May 1, 2012

Hello.

Hi!

It's me, Lindsy.  The person who writes this blog.  Remember me?  

So, I've fallen off the blogging wagon lately.  I'm cool with it if you are.  But really, there are a lot of things I have to catch up on.  For one, I have a 13 month old.  The difference between 12 and 13 months has been tremendous and SO MUCH FUN.  I hope to write my letter to Jude tonight.  

I've also missed two or three Friday Phone Dumps.  I'll be honest.  Not that into it.  I LOVE instagram and capturing little moments of my day with my iPhone {love!!}, but remembering to post them here?  Hassle.  So I put my instagram feed here on my blog on the side bar if you are dying to see my pics.  Feel free to follow me if you want.  But no more Friday Phone Dump.  Sorry.

It kind of goes back to why I write.  My blog mission statement, if you will.  There are many reasons I don't write.  I don't write for money (sorry - no giveaways or reviews here, unless it is something I passionately want to share), I don't write for traffic (hence the end of the Friday Phone Dump), and I don't write to show off, entertain, or act like I have it all together.  I write to be real.  And the real truth is, in the past few weeks, I just haven't felt the urge to say much.  So that's okay.

* * * * * 

 That being said, I have had some things on my heart today.  I've mentioned before how I have a Monday morning women's bible study that has been such a blessing to me.  I can't tell you how encouraging it is to start the week with a group of women who want to be real and raw with each other.  Who are in the same point in life - either pregnant or raising little ones.  And who love Jesus.  

We've been going through this study called Stuck, with the purpose of identifying the "stuck" areas of your life and becoming "unstuck".    


This week's study was on being overwhelmed.  I think anyone who has little ones at home can relate to that feeling.  I think anyone who is a human being can relate to that feeling!  

As I meditated on this topic the past few days, I've found that, for me, it really comes down to prioritizing and being intentional.  I know I've talked about that a lot.  Being intentional about how you are filling yourself, and your time.  I've grown a lot in this area in the past 6 months, but have so, so far to go.  

What I have found is if I am filling my time {and my mind} with kingdom things, I find more peace.  More shalom.  The more my mind is focused on worldly things, the more chaos I experience.  In my spirit and in my home.  It is so easy to dwell and obsess over worldly things.  To give in to laziness instead of being disciplined and intentional.  To make excuses.  

It's funny how I spend so much time worrying and obsessing over things that are out of my control, that overwhelm me, and only bring chaos to my life?  When will I learn?
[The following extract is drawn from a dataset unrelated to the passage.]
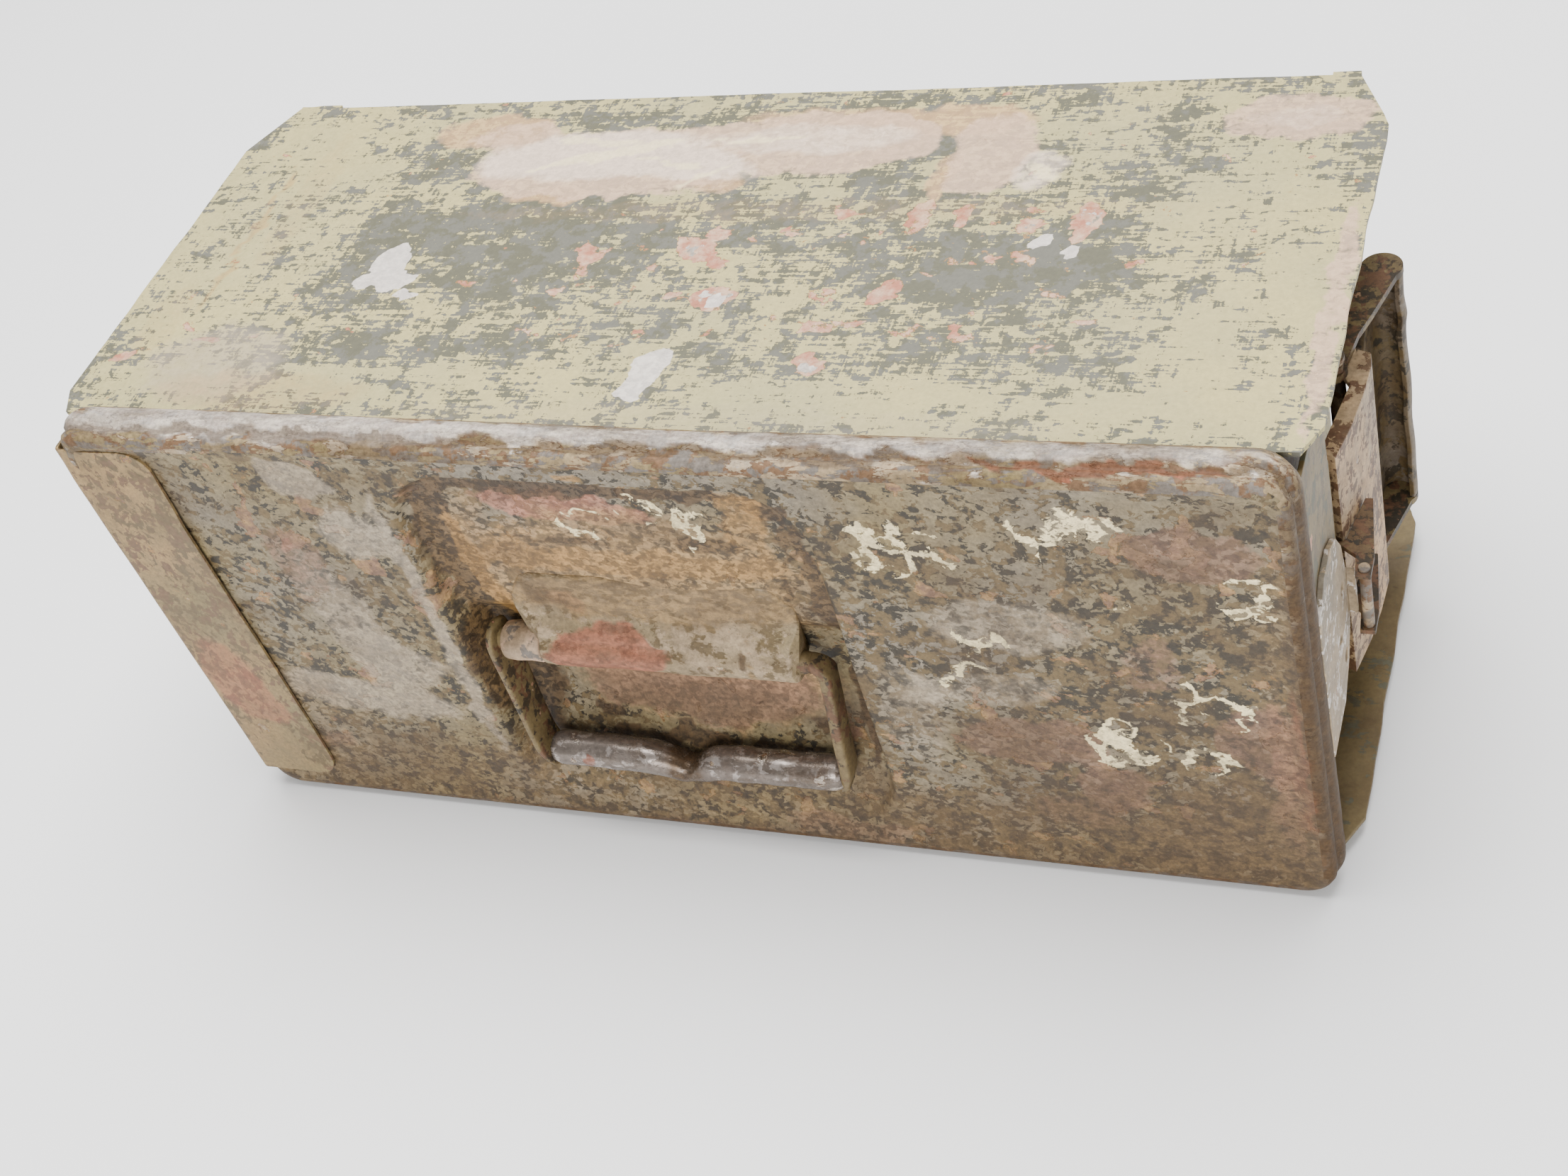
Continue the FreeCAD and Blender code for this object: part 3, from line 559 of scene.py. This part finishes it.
def wobble(x, y, z, size, amount):
    """A smooth, repeatable unevenness of the sheet."""
    return noise.noise(Vector((x, y, z)) / size) * amount


def piece(name, points, faces, body, *replaced, paint=None, paints=None, picks=None, marks=None):
    """A mesh in millimetres from the corner becomes a named piece of the object."""
    mesh = bpy.data.meshes.new(name)
    mesh.from_pydata([CORNER + Vector(point) * MM for point in points], [], faces)
    mesh.update()
    tidy = bmesh.new()
    tidy.from_mesh(mesh)
    bmesh.ops.remove_doubles(tidy, verts=tidy.verts, dist=0.01 * MM)
    bmesh.ops.dissolve_degenerate(tidy, dist=0.001 * MM, edges=tidy.edges)
    bmesh.ops.recalc_face_normals(tidy, faces=tidy.faces)
    tidy.to_mesh(mesh)
    tidy.free()
    item = bpy.data.objects.new(name, mesh)
    SCENE.collection.objects.link(item)
    for material in paints or [paint]:
        mesh.materials.append(material)
    if picks:
        for polygon in mesh.polygons:
            centre = (Vector(polygon.center) - CORNER) / MM
            polygon.material_index = picks(centre)
    mesh.shade_smooth()
    if marks:
        spread_marks(item, marks)
    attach(item, body)
    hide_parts(*replaced)
    return item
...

And He just says, come. drink. I have life to offer you.

But that doesn't just happen in my life.  I don't naturally run to Jesus.  I naturally run to Google and research and obsess and read about what the world says about whatever it is that is nagging me.  

Hmmm.  Jesus or Google?

I don't really know where I am going with this, except to say that it is work for me to abide.  It is work to make sure I am filled with kingdom-focused things.  It is work to surrender my day to the Lord.  We are sinful beings, it doesn't come naturally.  

I'm just challenging myself to take on this work.  To do what I know is best, even when my mind is elsewhere.  To choose what is eternal over what is momentarily satisfying.  To be constant in prayer.  Not constant in googling.



Because I want shalom in my home.  Not chaos.  I pray that my home is a place where my husband finds peace and rest.  Where my kids experience unconditional love and affection.  Where I can serve my family with a joyful heart, instead of being overwhelmed with what the world tells me to be concerned about.



How's that for a Tuesday morning chat?

1 comment:

  1. Another human here. Powerful thoughts...and funny just how close it is to what I was just journaling about this morning. Know that He WILL reward your persistence in seeking after Him with more of Himself. That's His promise...and it's amazing. And "the God of all grace..will Himself perfect, confirm, strengthen, and establish" you! (I Pet.5:10) May we be more relentless, passionate, and desperate in our seeking of Him! Love you, sweetie!